*PROVIDED MATERIAL:*

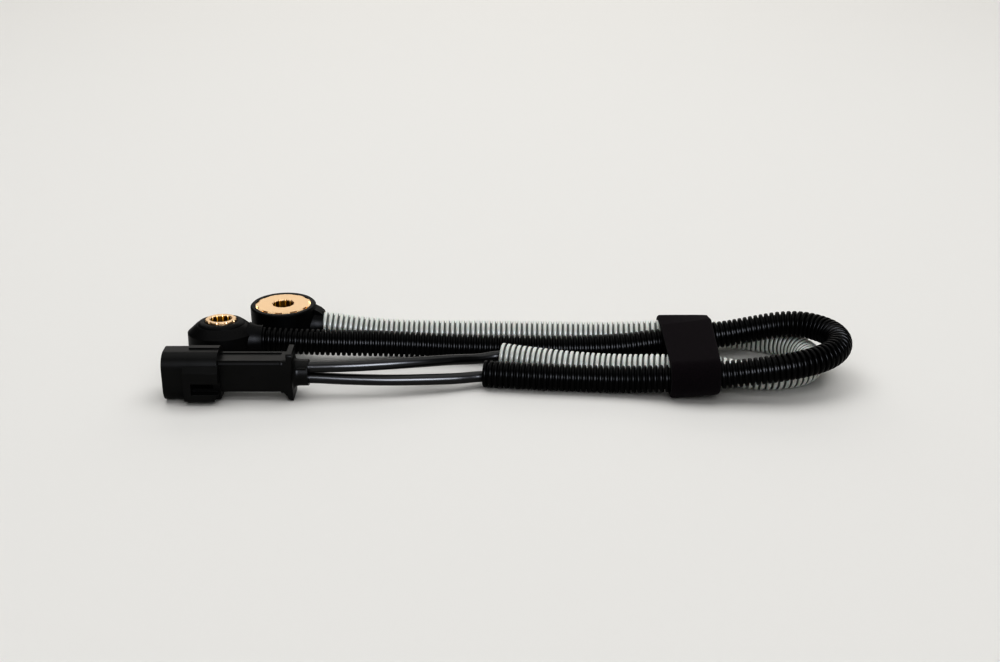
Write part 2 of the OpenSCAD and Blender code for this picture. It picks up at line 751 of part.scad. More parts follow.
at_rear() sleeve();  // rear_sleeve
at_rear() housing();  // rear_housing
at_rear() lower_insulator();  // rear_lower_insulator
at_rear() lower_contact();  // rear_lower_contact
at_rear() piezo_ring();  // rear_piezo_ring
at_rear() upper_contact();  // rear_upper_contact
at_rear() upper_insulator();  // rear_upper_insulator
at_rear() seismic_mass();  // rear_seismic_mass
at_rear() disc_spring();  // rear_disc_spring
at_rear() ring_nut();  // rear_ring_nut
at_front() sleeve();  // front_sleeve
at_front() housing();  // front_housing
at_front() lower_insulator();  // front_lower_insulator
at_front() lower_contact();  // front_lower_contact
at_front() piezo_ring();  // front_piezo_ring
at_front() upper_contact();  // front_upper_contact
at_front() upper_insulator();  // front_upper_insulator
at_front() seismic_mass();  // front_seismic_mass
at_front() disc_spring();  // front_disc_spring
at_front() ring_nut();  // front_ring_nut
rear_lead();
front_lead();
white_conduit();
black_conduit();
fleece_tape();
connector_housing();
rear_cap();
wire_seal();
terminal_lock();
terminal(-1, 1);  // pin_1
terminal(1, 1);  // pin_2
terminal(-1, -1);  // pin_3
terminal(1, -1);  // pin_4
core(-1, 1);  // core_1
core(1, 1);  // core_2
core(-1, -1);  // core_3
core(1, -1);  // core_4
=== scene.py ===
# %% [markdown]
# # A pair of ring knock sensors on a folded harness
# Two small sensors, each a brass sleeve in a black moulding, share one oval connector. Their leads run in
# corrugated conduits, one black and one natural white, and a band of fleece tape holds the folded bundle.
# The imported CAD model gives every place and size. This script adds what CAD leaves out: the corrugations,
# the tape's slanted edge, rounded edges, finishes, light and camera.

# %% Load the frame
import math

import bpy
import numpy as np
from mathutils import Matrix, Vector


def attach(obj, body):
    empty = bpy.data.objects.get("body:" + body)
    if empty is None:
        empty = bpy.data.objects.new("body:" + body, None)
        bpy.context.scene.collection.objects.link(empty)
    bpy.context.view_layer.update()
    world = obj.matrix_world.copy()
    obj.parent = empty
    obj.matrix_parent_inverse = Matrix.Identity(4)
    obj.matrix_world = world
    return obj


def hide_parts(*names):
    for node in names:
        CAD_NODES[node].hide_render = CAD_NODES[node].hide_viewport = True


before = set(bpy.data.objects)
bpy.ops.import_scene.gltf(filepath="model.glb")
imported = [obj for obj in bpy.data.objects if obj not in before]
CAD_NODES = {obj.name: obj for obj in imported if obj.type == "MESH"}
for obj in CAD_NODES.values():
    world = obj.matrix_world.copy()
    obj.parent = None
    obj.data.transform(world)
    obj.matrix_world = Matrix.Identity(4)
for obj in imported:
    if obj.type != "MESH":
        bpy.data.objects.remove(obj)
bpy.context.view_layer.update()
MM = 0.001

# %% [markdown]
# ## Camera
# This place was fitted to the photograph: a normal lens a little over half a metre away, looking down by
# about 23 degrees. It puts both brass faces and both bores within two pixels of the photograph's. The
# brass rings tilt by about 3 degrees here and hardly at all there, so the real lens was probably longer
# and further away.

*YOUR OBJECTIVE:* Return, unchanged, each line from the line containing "imported = [obj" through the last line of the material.

*RESPONSE BELOW:*
imported = [obj for obj in bpy.data.objects if obj not in before]
CAD_NODES = {obj.name: obj for obj in imported if obj.type == "MESH"}
for obj in CAD_NODES.values():
    world = obj.matrix_world.copy()
    obj.parent = None
    obj.data.transform(world)
    obj.matrix_world = Matrix.Identity(4)
for obj in imported:
    if obj.type != "MESH":
        bpy.data.objects.remove(obj)
bpy.context.view_layer.update()
MM = 0.001

# %% [markdown]
# ## Camera
# This place was fitted to the photograph: a normal lens a little over half a metre away, looking down by
# about 23 degrees. It puts both brass faces and both bores within two pixels of the photograph's. The
# brass rings tilt by about 3 degrees here and hardly at all there, so the real lens was probably longer
# and further away.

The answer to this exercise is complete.